Remona AlyWednesday 13 May 2015 BBC Radio 2
The first thing that came to my mind was the 80s film, ‘Inner Space’, when Dennis Quaid goes microscopic and ends up inside the body of the hapless Martin Short. We’re taken on a journey around his vital organs and through his bloodstream; and even though this sounds like a cliché (I do love clichés!) it made me think how there really is a whole universe inside us of uncharted territory.
Earlier this year, I went on a journey that I’d never been on before, which brought together the inner and the outer worlds in a way I found pretty mind blowing. I journeyed to where one of the largest human gatherings in the world takes place – which is in Mecca, Saudi Arabia. It’s home to the Kaba which Muslims believe was the first house built to worship God.
Wherever I looked, people were praying in any corner they could find. Even if you go at 1am, 4am, it makes no difference – it’s a 24 hour worship rave up. Thousands of pilgrims were circling the Kaba in a Muslim mosh pit, and I circled it along with them, my bare feet connected to the ground, but my mind thinking about the above and beyond – about outer space. While I orbited the Kaba, I thought of the moon orbiting the earth, the earth orbiting the sun, the sun orbiting the centre of the Milky Way. I felt high on spiritual synergy and I turned to my brother thinking he felt the same cosmic vibe but he simply said, ‘So, what shall we have for dinner?’
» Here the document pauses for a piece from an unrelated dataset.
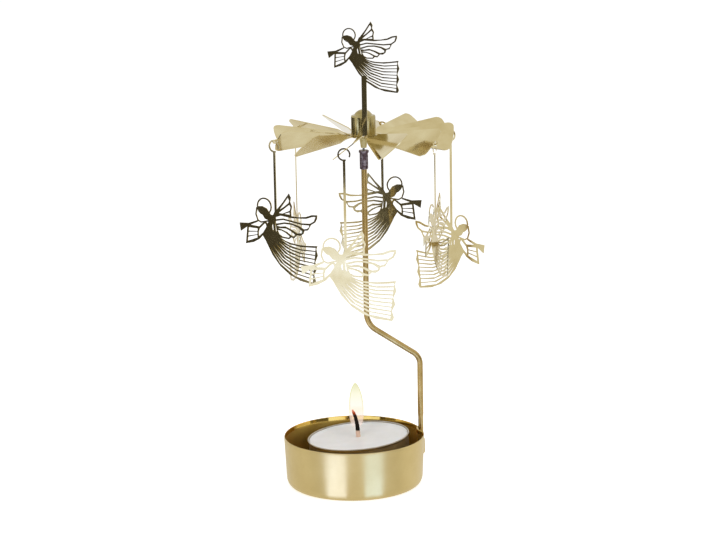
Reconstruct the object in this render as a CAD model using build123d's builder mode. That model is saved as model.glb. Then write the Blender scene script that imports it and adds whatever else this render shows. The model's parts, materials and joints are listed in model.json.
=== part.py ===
from build123d import *
from math import cos, hypot, pi, radians, sin, sqrt, tan
import os

# Angel chime carousel: a candle cup that holds a bent wire pole, and on the pole's needle a fan that turns
# in the flame's rising air and carries hanging angels below and one angel on top.
# Sizes are in millimetres and angles in degrees. The origin is the centre of the cup's underside, +Z is up
# and +X points to the pole's foot.

# Candle cup, and the two straps lanced out of its wall that grip the pole's foot
cup_rim_dia = 52.0
cup_foot_dia = 50.2
cup_height = 18.5
cup_sheet = 0.5
cup_corner = 3.0
corner_share = 0.3
strap_span = 7.0
strap_bottom_z = 9.9
strap_split_z = 15.0
strap_slit = 0.25
strap_gap = 0.05

# Tealight, which stands loose and askew in the cup
light_dia = 38.0
light_height = 15.3
light_sheet = 0.25
light_corner = 1.2
light_lip = 0.35
light_x_share = 0.7097
light_y_share = 0.6022
light_turn = -13.0
light_tilt = 4.0
light_seat_gap = 0.1
wax_gap = 0.1
wax_height = 14.3
wax_pool_sag = 0.6
wax_rim_width = 2.2
wick_dia = 1.3
wick_straight = 15.9
wick_bent = 9.0
wick_bend_angle = 9.0
wick_gap = 0.05
sustainer_dia = 12.0
sustainer_sheet = 0.3
sustainer_neck_dia = 2.4
sustainer_neck_height = 3.0

# Pole wire, with its foot pressed a little flat
wire_dia = 2.1
pole_offset = 5.5
lower_bend_z = 46.3
upper_bend_z = 60.0
lower_bend_radius = 5.5
upper_bend_radius = 8.0
foot_flat_z = 24.6
foot_taper = 2.0
foot_sheet = 1.7
foot_width = 2.4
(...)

Banishing thoughts of halal burger and chips, I reflected on how I may be one tiny spec but I was also part of something infinitely greater. I recalled my physics teacher telling us we were made of stardust – possibly the only thing I remember from his lessons, but there’s something in it – I did feel a connection to the heavens as if they were part of me and I was part of them, and we were all connected, moving in the same direction.
A friend of mine recently told me she felt like she was going backwards, she lost her job and was back home living with her parents. But we agreed it was all part of the journey. I used to think of life being linear, about going from one milestone to the next. But it makes more sense that life is a circle – we go to the different parts of the parameter but we ultimately return back to the core, to the centre.
‘The longest journey is the journey inwards’ – said a Swedish diplomat whose name I can’t pronounce. He probably wasn’t thinking of Martin Short or my pilgrimage when he said it, but that journey for me was a journey to the centre of myself and beyond. My inner and outer space were united as I orbited the Kaba. Yeah, I was going round in circles, and even though I often depend on Satnav to get me to my destinations, walking around that cube shaped building was the only time I didn’t lose my sense of direction.